Tunisie : Kaïs Saïed jette l’argent par la fenêtre  

La Tunisie d’après la révolution de 2011 prouve que la démocratie peut se transformer en une catastrophe nationale pour un peuple qui s’aveugle lui-même.

Par Ridha Kefi

Alors que la Tunisie est au bord d’une banqueroute annoncée par tous les experts financiers et qu’elle continue de mendier aux portes des bailleurs de fonds internationaux pour se faire accorder de nouveaux prêts, le président de la république Kaïs Saïed s’entête à organiser un scrutin inutile que tous les partis boycottent et dont il est le seul à saisir l’urgence.

Les législatives anticipées du 17 décembre prochain, dont M. Saïed attend qu’elles mettent les bases de son projet politique personnel, vont coûter aux contribuables, selon les estimations de l’Instance supérieure indépendante pour les élections (Isie), 40 millions de dinars, si elles sont organisées en un seul tour et 70 millions de dinars si un second tour s’avérerait nécessaire.

Ce sera trop chèrement payé pour une consultation dont on s’attend qu’elle sera boycottée par près de 80% des citoyens inscrits sur les listes électorales.

Une coûteuse «nouvelle république»

Ces montants sont à ajouter aux 40 millions de dinars déjà déboursés pour l’organisation du référendum sur la nouvelle constitution, le 25 juillet dernier, boycotté par 75% des électeurs inscrits, et de la soi-disant consultation nationale sur les réformes politiques, organisée le 20 mars dernier, et à laquelle ont pris part à peine 500 000 Tunisiens sur une population globale de près de 12,5 millions.

Gâchis, vous avez dit gâchis ? Mais ce n’est pas fini, et pour cause… Il faut aussi prévoir d’autres dépenses inutiles pour l’élection (quand ? comment ? et pour faire quoi ? on ne le sait pas encore) des membres de la future Assemblée des régions et des districts à laquelle M. Saïed tient beaucoup pour y placer sa «clientèle politique» dans les régions et qui est censée compléter l’architecture du système institutionnel qu’il s’entête à mettre en place en dépit d’une forte opposition de la classe politique dans son ensemble.

Une architecture aussi inutile (au vu des prérogatives très limitées accordées par la nouvelle constitution aux chambres parlementaires) que peu viable (eu égard les conflits prévisibles des prérogatives qui ne tarderont pas à éclater), et dont beaucoup d’analystes prévoient, à juste titre, qu’elle tombera comme un château de cartes dès que M. Saïed aura quitté le palais de Carthage où il ne saura en aucun cas s’éterniser.
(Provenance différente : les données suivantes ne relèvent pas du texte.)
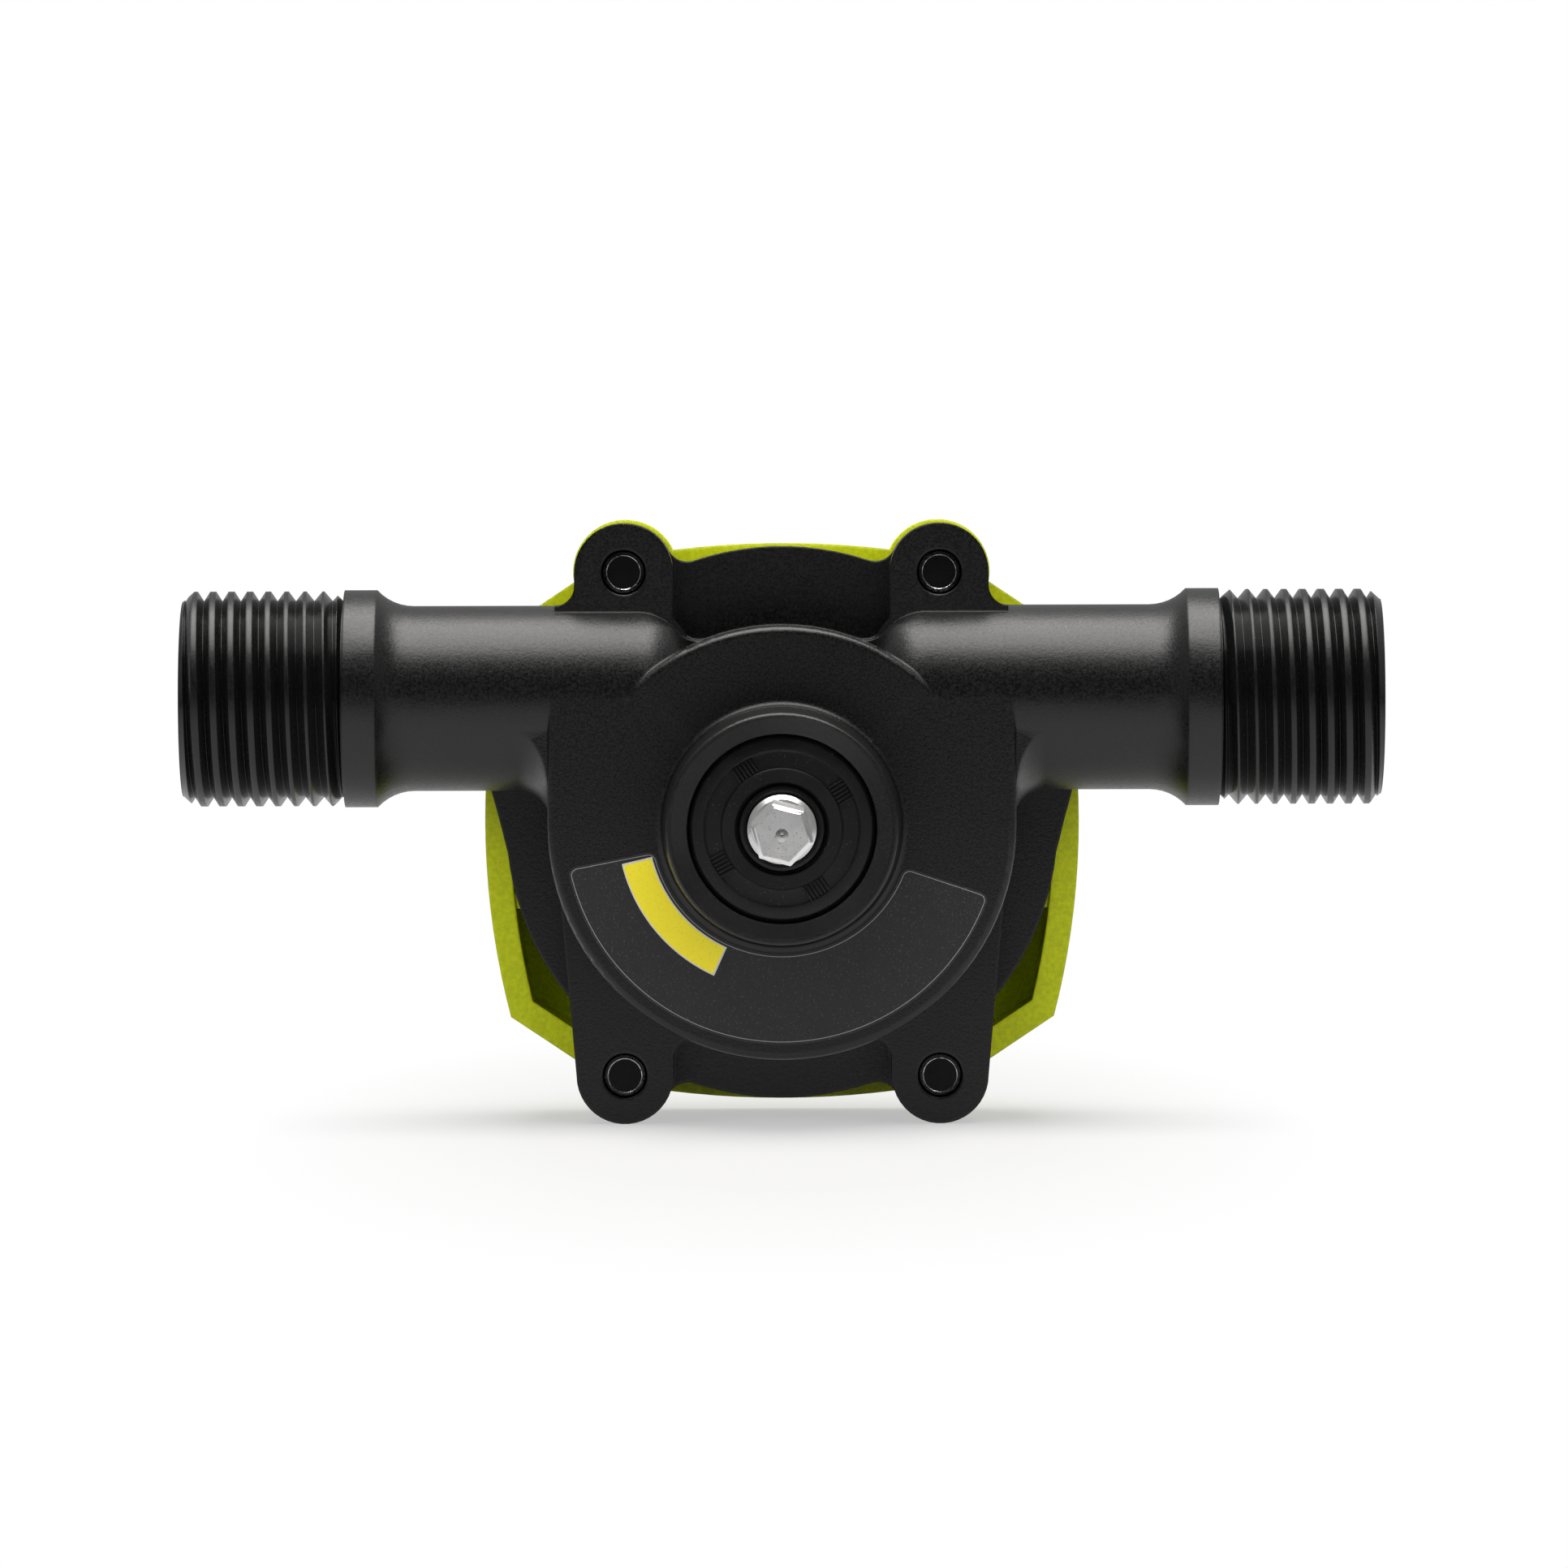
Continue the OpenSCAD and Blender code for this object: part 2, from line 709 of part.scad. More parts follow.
// Steel shaft: hexagon for the chuck, then round through seal, bearing and impeller.
module drive_shaft() {
    flat_r = hex_r - shaft_chamfer;
    end_y = hub_back - side_gap;
    groove_r = shaft_r - ring_groove;
    color(steel) stand() difference() {
        union() {
            intersection() {
                translate([0, tip_y, 0]) rotate([-90, 0, 0]) rotate(-hex_turn)
                    cylinder(r = hex_r, h = hex_len + shaft_chamfer, $fn = 6);
                about_shaft() polygon([[0, tip_y], [flat_r, tip_y],
                    [hex_r + shaft_chamfer, tip_y + 2 * shaft_chamfer],
                    [hex_r + shaft_chamfer, bearing_front], [0, bearing_front]]);
            }
            about_shaft() polygon([[0, hex_end], [shaft_r - shaft_chamfer, hex_end],
                [shaft_r, hex_end + shaft_chamfer], [shaft_r, end_y - shaft_chamfer],
                [shaft_r - shaft_chamfer, end_y], [0, end_y]]);
        }
        for (y = [bearing_front - ring_t, bearing_back])
            ring(groove_r, shaft_r + over, y - run_clear, y + ring_t + run_clear);
        translate([-shaft_r - over, pin_y, 0]) rotate([0, 90, 0])
            cylinder(r = pin_d / 2 + press_clear, h = shaft_d + 2 * over);
        about_shaft() polygon([[0, tip_y - over], [shaft_chamfer + over, tip_y - over],
            [0, tip_y + shaft_chamfer]]);
    }
}

// Two snap rings, one on each side of the bearing.
module retaining_rings() {
    inner = shaft_r - ring_groove + press_clear;
    outer = inner + ring_w;
    lug_r = ring_w * 0.7;
    gap = ring_w;
    color(dark_steel) stand() for (y = [bearing_front - ring_t, bearing_back])
        slab(y, y + ring_t - press_clear) difference() {
            union() {
                circle(r = outer);
                both_sides() translate([gap, outer - lug_r / 2]) circle(r = lug_r);
            }
            circle(r = inner);
            translate([-gap / 2, 0]) square([gap, 2 * outer]);
            both_sides() translate([gap + lug_r / 5, outer - lug_r / 3]) circle(r = lug_r / 3);
        }
}

module bearing_outer_ring() {
    out = seat_r - press_clear;
    shield_step = shield_t + shield_inset + press_clear;
    color(steel) stand() about_shaft() difference() {
        translate([outer_land_r, bearing_front]) square([out - outer_land_r, bearing_w]);
        translate([ball_circle_r, bearing_mid]) circle(r = race_r);
        for (y = [bearing_front - over, bearing_back - shield_step])
            translate([outer_land_r - over, y])
                square([over + shield_inset + press_clear, shield_step + over]);
    }
}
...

Un peuple qui s’aveugle lui-même

Tout cela pour dire qu’au moment où les priorités des Tunisiens sont les pénuries des produits de première nécessité, l’inflation galopante, la hausse des prix, la baisse du pouvoir d’achat, la détérioration des services publics (éducation, santé, transport, environnement, etc.), le président de la république s’amuse à dilapider le temps et l’argent à tirer des plans sur la comète et à échafauder des scénarios pour la mise en place du système politique idéal qui va, selon le délire arrogant et stupide de ses thuriféraires, changer le visage du monde et libérer l’humanité tout entière des dérives de la démocratie représentative à l’ancienne. Pas moins !

Un ancien professeur de droit constitutionnel a le droit d’être très ambitieux et de caresser ce genre de rêves éveillé, mais pas à imposer ses lubies à des compatriotes qui l’ont élu pour une toute autre chose.

Il y a aujourd’hui, en Tunisie, comme une méprise ou un malentendu, qui va très vite éclater à la figure de toute une nation pour s’être laissé berner elle-même par ses propres illusions.

L’heure de vérité approche et le réveil sera dur, douloureux et surtout coûteux pour un pays sans grandes ressources, dont le taux d’endettement dépasse désormais 100% du PIB et qui continue de tendre son escarcelle à la charité internationale.

C’est la preuve, s’il en est encore besoin, que la démocratie peut se transformer en une catastrophe nationale pour un peuple qui s’aveugle lui-même. La Tunisie ne cesse d’en faire l’expérience à ses dépens depuis la «révolution» de 2011.